ВО ДВОРЦЕ БЕЛЬДЖОЙОЗО В АПРЕЛЕ 1799 ГОДА ОСТАНАВЛИВАЛСЯ ФЕЛЬДМАРШАЛ АЛЕКСАНДР СУВОРОВ, КОМАНДОВАВШИЙ СОЮЗНОЙ РУССКО-АВСТРИЙСКОЙ АРМИЕЙ, ОСВОБОДИВШЕЙ В АПРЕЛЕ-АВГУСТЕ 1799 ГОДА ЛОМБАРДИЮ И ПЬЕМОНТ ОТ ФРАНЦУЗСКИХ ЗАВОЕВАТЕЛЕЙ И СОКРУШИВШИЙ МИФ О НЕПОБЕДИМОСТИ АРМИИ НАПОЛЕОНА БОНАПАРТА.

Но после разного рода согласований с городской администрацией текст ее вышел иным, без упоминания французских завоевателей, австрийских союзников и мнимой непобедимости наполеоновской армии:


IN QUESTO PALAZZO NELL’ANNO 1799

IL GENERALE FELDMARESCIALLO

ALEKSANDR SUVOROV

GRANDE CONDOTTIERO RUSSO

FU OSPITE DURANTE LA CAMPAGNA

DI LOMBARDIA E PIEMONTE


[В этом дворце в 1799 г. во время Ломбардо-Пьемонтской кампании останавливался великий русский полководец генерал-фельдмаршал Александр Суворов]

Что сказать, и Суворов любил краткость…

Но политкорректностью не отличался.

Павия[64]Марко Галандра

Итальянская кампания 1799 г., столкнувшая русско-австрийские и французские войска – один из самых малоизвестных сюжетов наполеоновской эпохи, хотя представляет особый интерес с точки зрения военной истории.

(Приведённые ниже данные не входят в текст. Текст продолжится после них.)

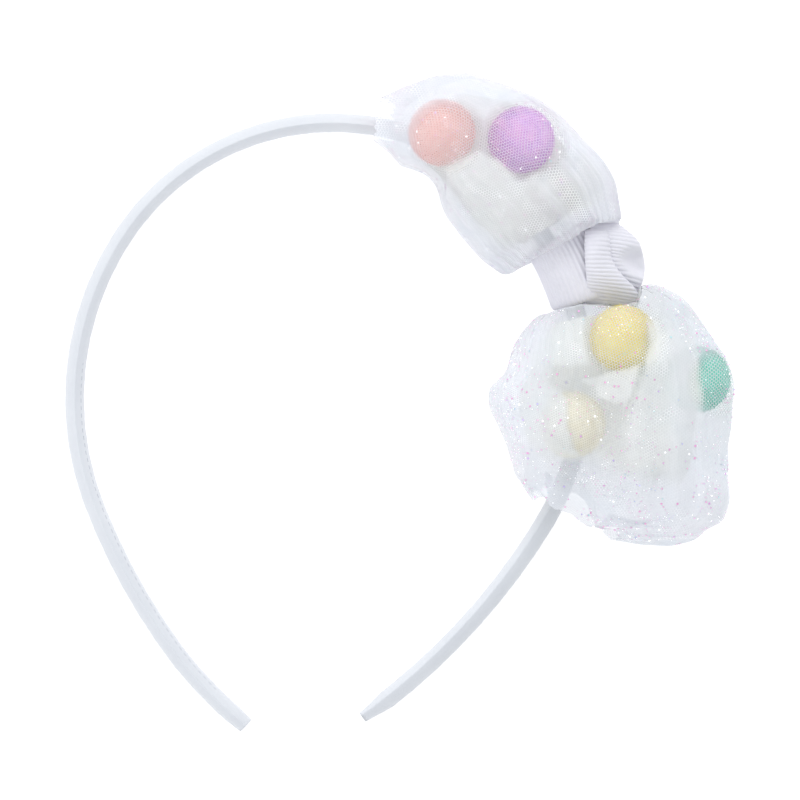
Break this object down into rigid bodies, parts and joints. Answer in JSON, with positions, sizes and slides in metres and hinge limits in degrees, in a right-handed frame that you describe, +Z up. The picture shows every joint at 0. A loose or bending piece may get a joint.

Кампания шла на протяжении 5 месяцев, преимущественно в Ломбардии и Пьемонте, косвенно затронув и другие регионы Апеннинского полуострова, и отличалась серией жестоких и кровопролитных сражений, а также постоянными перемещениями воинских контингентов по долине реки По и на стыке Лигурийских и Эмилианских Апеннин. Она показала, что генералам Французской республики, несмотря на их решительность, опыт и личные достоинства, не хватало некой «искорки» – той тактической и стратегической «интуиции», которой обладал Наполеон Бонапарт и которая помогала ему в победах на итальянских, и других, полях сражений.